May I be allowed very shortly to add my thanks for the inclusion of the second item in this Bill? I am sure it is a matter over which I have given the Secretary of State for Scotland some trouble, and I thank him for having got this small item into the Bill. The unfortunate undertaking, when it started, hoped to be a prosperous one, but depending on the uncertain return from the herring fishing, it fell upon evil days and into the condition in which it was quite unable to meet its obligations. Therefore, the trustees are receiving the aid in this Bill.

Mr. SMITHERS

I rise to ask one question. I want to know whether this £30,000,000 is new money or whether the Bill is only to give powers to the Local Government Commissioners to turn over money that they have already got. If it is new money, I want to enter a protest. The condition of the country today seems to me highly dangerous for asking for these powers.

Mr. PETHICK-LAWREMCE

With the leave of the House, I will do my best to answer the hon. Gentleman. Of the Bill introduced last year a considerable balance is still outstanding. I think about £15,000,000, but that ceases to be effective with the passage of the new Act. This Bill provides for a possible amount of £30,000,000, but that includes any moneys which may be repaid out of the existing loans during the current year. It is anticipated that something like £8,000,000 will be repaid, and to that extent the whole of that £30,000,000 will not be new money. Very possibly the whole of the £30,000,000 will not be used, as was the case in the previous year.

Lord EUSTACE PERCY

A protest was made at the hour at which we have taken this Bill and the Financial Secretary has not deigned to give any reply to that protest.
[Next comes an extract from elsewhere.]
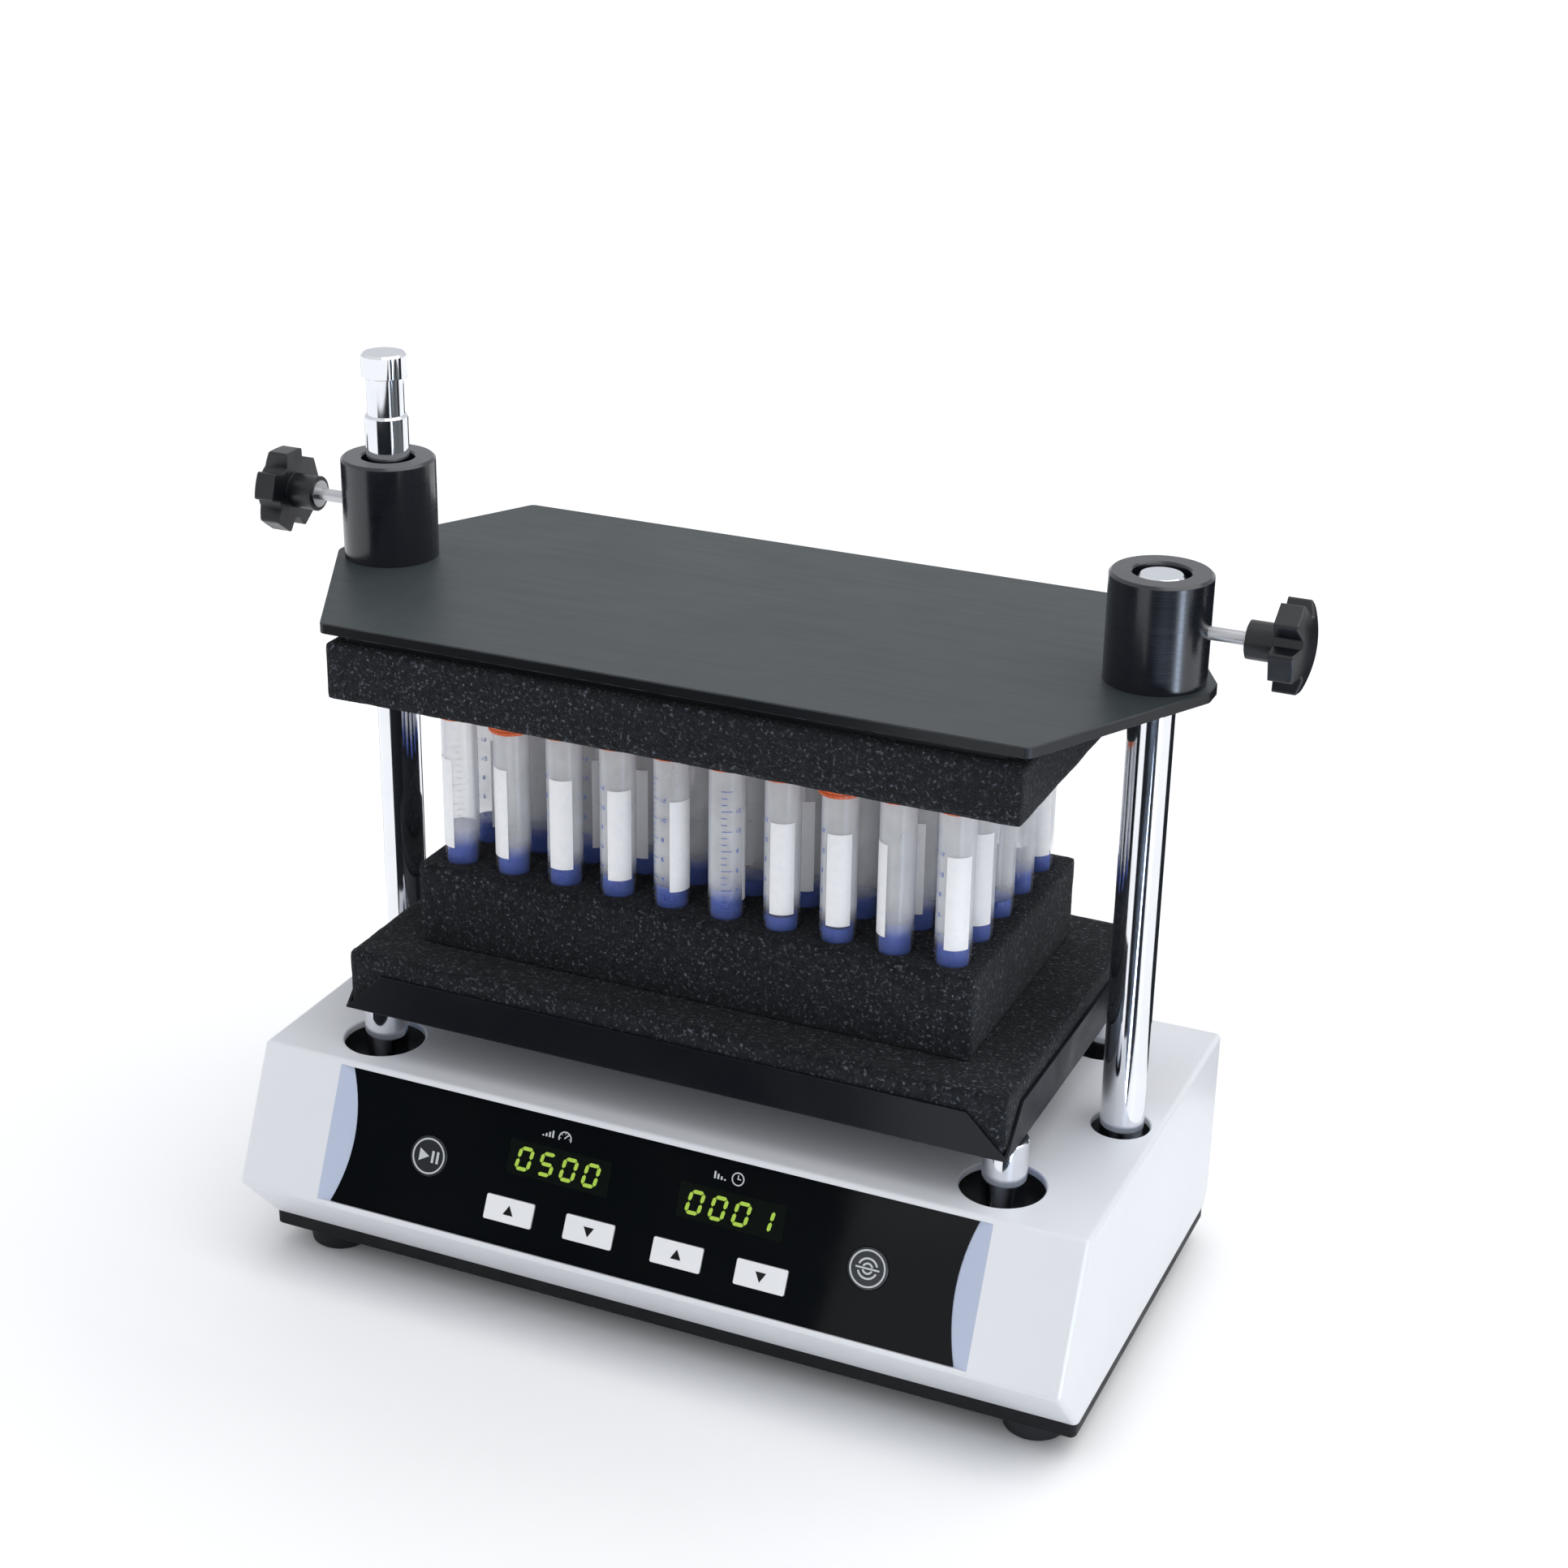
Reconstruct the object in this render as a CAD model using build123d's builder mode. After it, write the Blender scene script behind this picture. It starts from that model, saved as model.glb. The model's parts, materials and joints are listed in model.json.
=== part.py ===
from build123d import *
from math import hypot, sqrt, cos, sin, radians, pi
import os

# Multi-tube vortex mixer, millimetres.
# +X right, +Y back, +Z up. Origin: the middle of the footprint, on the bench.
# The pieces are drawn about the vertical drive axis, SHIFT_Y behind the origin.

os.makedirs("parts", exist_ok=True)

# ---------------------------------------------------------------- driving dimensions
HOUSING_W = 426.0          # housing width
SHIFT_Y = 10.17            # drive axis to origin
TOP_Z = 116.0              # housing top
FRONT_TOP_Y = -103.6       # top edge of the slanted front
LIP_Y, LIP_Z = -133.0, 51.0  # the lip, foremost line of the housing
REAR_Y = 108.0
SKIRT_Z = 20.0             # lower edge of the housing
FRONT_BOT_Y = -105.3
WALL = 3.5
FRONT_WALL = 8.0           # front wall, thick enough for the panel recess

BASE_Z = 12.0              # underside of the base plate
BASE_T = SKIRT_Z - BASE_Z

FOOT_R, FOOT_X, FOOT_YF, FOOT_YR = 17.0, 187.0, -84.0, 76.0

ORBIT_R = 1.8              # eccentricity: 3.6 mm orbit
CY = ORBIT_R               # the carriage stands this far back at rest

SHORT_X, SHORT_Y = 162.0, 74.9
TALL_X = 194.0
POST_R = 10.5
SHORT_HOLE_R, TALL_HOLE_R = 20.0, 14.1

CARR_Z, CARR_T = 92.0, 8.0
CARR_TOP = CARR_Z + CARR_T
TRAY_Z = 140.0             # underside of the tray
TRAY_X, TRAY_Y, TRAY_T = 170.0, 97.4, 1.5
FLANGE_TOP = 161.0
MITRE = 20.0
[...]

He introduced the Bill by saying it was a normal and ordinary Bill, just £30,000,000, which the House of Commons has always passed in past years. He knows, as a matter of fact, that we have not passed this Bill automatically and that we have not taken the Second Reading at this hour of the night. I ask the House to consider how it likes the country to see it at this hour not very burdened with a sense of gravity. [Interruption.] The interruptions are quite characteristic. This is the atmosphere in which we are discussing an addition of £30,000,000 to our Debt, and hon. Members opposite think it a sufficient reply to say that the benches behind me are empty. I shall not pause to discuss whether the benches should be empty or filled, but it is a fact that the House is half empty and quite unfit to discuss the matter. [Interruption.] The House is showing itself perfectly incapable of discussing this matter with a sense of gravity. That is always the case when we have late sittings, I never see hon. Members opposite wish to discuss any subject, certainly not a serious subject. That is the invariable judgment of anyone who sees the House at this time of the evening.

This is the atmosphere in which the Government think it dignified to introduce a proposal of this kind. Let us remember that this Bill raises one of the gravest questions of the Government's whole policy. It raises that part of the Government's policy on which the Government are most vulnerable—and that is saying a good deal. The whole of their public works policy from the beginning of their administration, in spite of their prophecies, has been a ghastly and unrelieved failure, and it is partly to avoid discussion of that issue that the Government bring forward the Measure at this hour of the evening and refuse with an extraordinary display of discourtesy to respond to a very mild request made from this side that the next stage of the Bill should be put down at a reasonable hour. May I ask, Mr. Speaker, while registering my protest, which other Members have also felt justified in making, that that question should be answered, and may I appeal to the Government to see that an opportunity is given to debate the question of their public works policy on the latter stages of this Bill.

Mr. PETHICK-LAWRENCE

I will certainly respond to the question put to me by the Noble Lord. I hope we shall endeavour to bring the later stage of this proposal forward at a time which will enable us to have a discussion. I am sorry it has not been possible to-night. This has been frequently done in previous Parliaments, but we shall endeavour to discuss the later stages at an early hour. I should like to say this. I think the Noble Lord knows quite well that this is not the whole policy of the Government with regard to finance. These matters are almost exclusively in the hands of the Public Works Loan Commissioners and this has been a common policy with the Government for a great number of years. I do not think it involves any new departure which demands long Debate. I shall endeavour, so far as is in my power, to see that we have an opportunity for debate.

Bill committed to a Committee of the Whole House for To-morrow.—[Mr. Pethick-Lawrence.]